Second. Reward good behavior and creativity. That kid who gets in character, gets more candy. The kid who clearly has a mastery of the word “please” also gets more candy. Why? Because you aren’t the only house on the block that must face these children, and the more reinforcement they get for being polite or using their imaginations the more likely they will continue to do so. But candy is not enough; make sure you reward them with words. Not only will you be reinforcing great behavior, you’ll be providing their parents with future object lesson fodder. Every time a stranger comments on my child’s good behavior, I’m quick make note of it. I tell him how cool it is that he’s using his manners and how proud of him I am. He beams! It means so much to him for people to notice he’s trying. Giving out candy is terrific, but your words will last so much longer.

I can hear the “yes, but” from here. What about the kids who aren’t polite. They’re the ones we have issues with in the first place. Again, handing out the candy and not letting them choose stifles most of the kid aggression. If I find myself surrounded by lots of grabby kids, I just hold the bowl of candy above my head and wait. It’s amazing how still kids will get when the object of their affection is within site, but just out of bounds. Mentally, I’m willing them to “sit!”

And as for those over-aged trick-or-treaters, I deal with it the same way every year. Small children get hand-outs. Older kids have to work for it: I call it, “Let’s sing for your candy.” It works like this.

Ding dong. (that’s my doorbell)

“Trick-or-Treat!” a bevy of obviously 15 year old girls chime.

“Happy Halloween! Wow… you all MUST be over 11!” I say with the sweetest smile. OR I ask, “You’re not 11, are you??”
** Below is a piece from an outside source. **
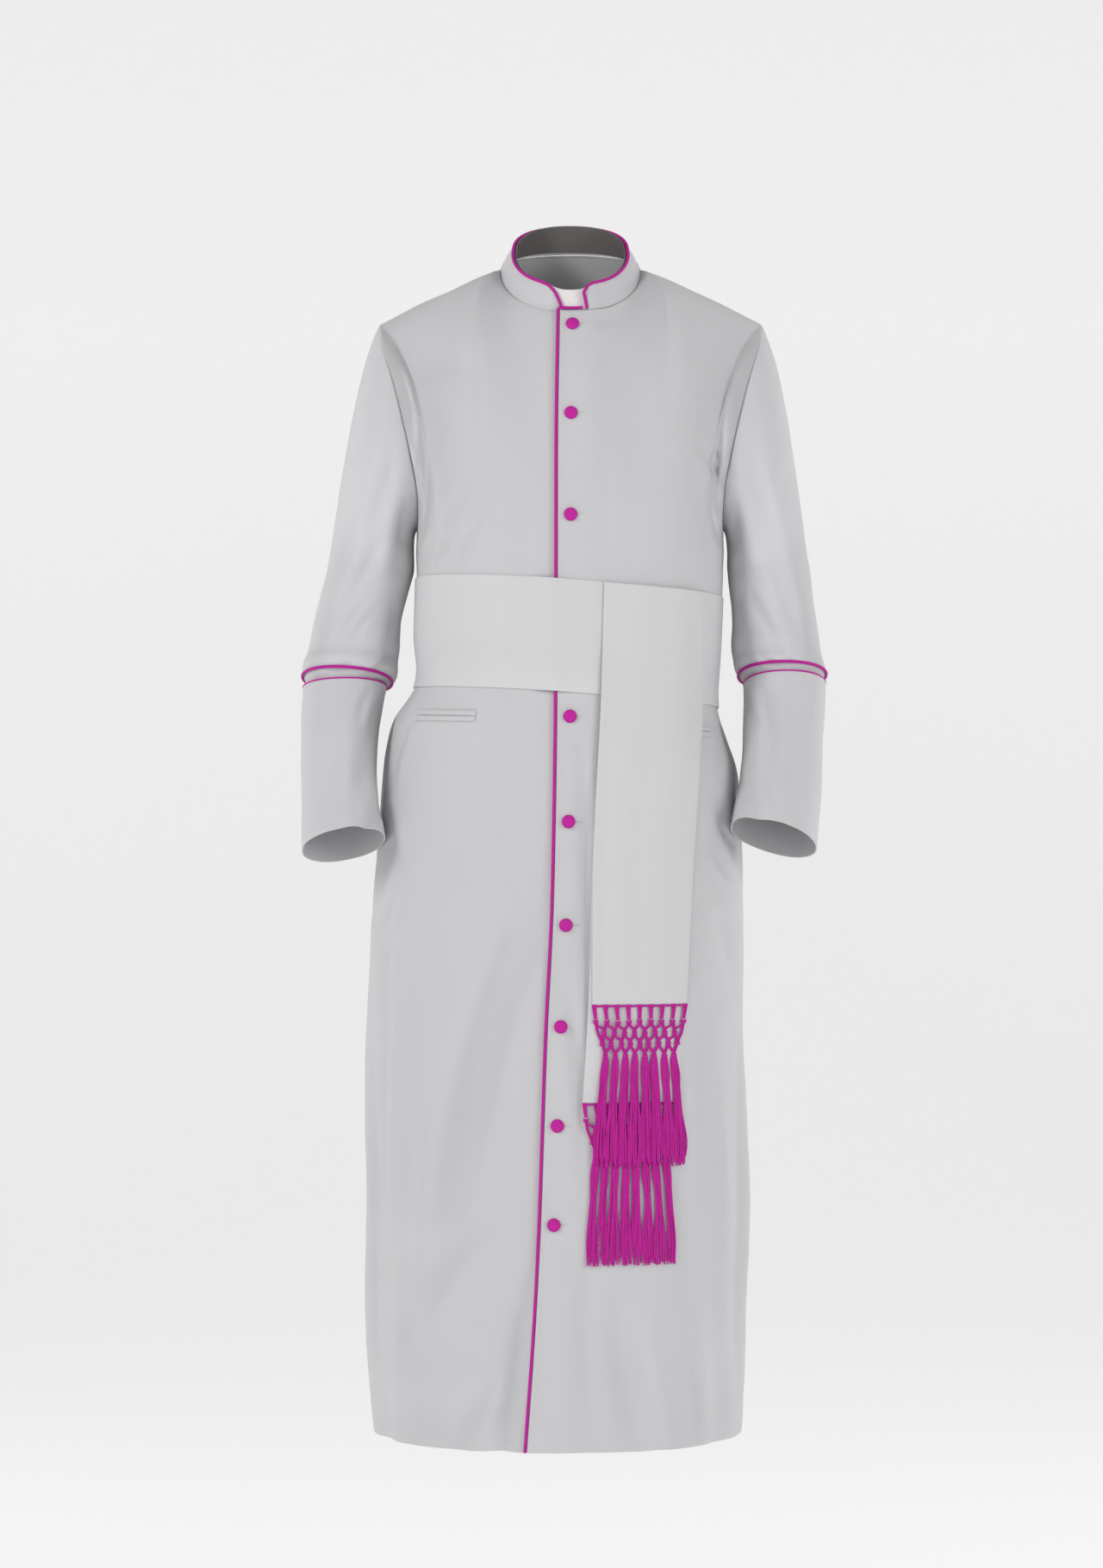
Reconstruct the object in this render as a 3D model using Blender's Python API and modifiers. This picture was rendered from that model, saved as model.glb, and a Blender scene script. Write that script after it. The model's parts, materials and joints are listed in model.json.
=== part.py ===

At this point they know the gig is up and are on the spot. When they confess to their ages and get sheepish I say, “Well, see, here’s the deal. If you’re over the age of 11, you have to sing for your candy. However, if you do, I promise to reward you!” Your tone and presence here is everything. If you issue this as a demand and are creep about it, be prepared to be egged. But, if you can keep your tone light and funny and sorta apologetic, it’s surprising how willing most kids are to accept the premise.

“But, what should we sing??” At this point I will say, I’ve never had a group of kids NOT ask this question. But their tone is usually “oh, dear” not “OH BROTHER.” And watching them set to work figuring out what to sing is half the fun. One year, I got three boys doing The Backstreet Boys… another year a group of girls dressed as the Spice Girls didn’t skip a beat and belted out the first verse and chorus of “Wannabe”.

Once they decide on what to sing… and do, this is the important part: LOAD THEM UP WITH SUGAR. This little gambit will backfire if you don’t reward them. However, if you do, the glee is unmistakable. Not only have they just scored the motherload of sugar, they have had a good time doing it! Typically, I can hear them all the way down the street laughing and carrying on about how much fun that was. And usually, I have at least one group promise to come back the next year prepared to wow me!

As for the adults who are brazen enough to trick-or-treat: they get stickers.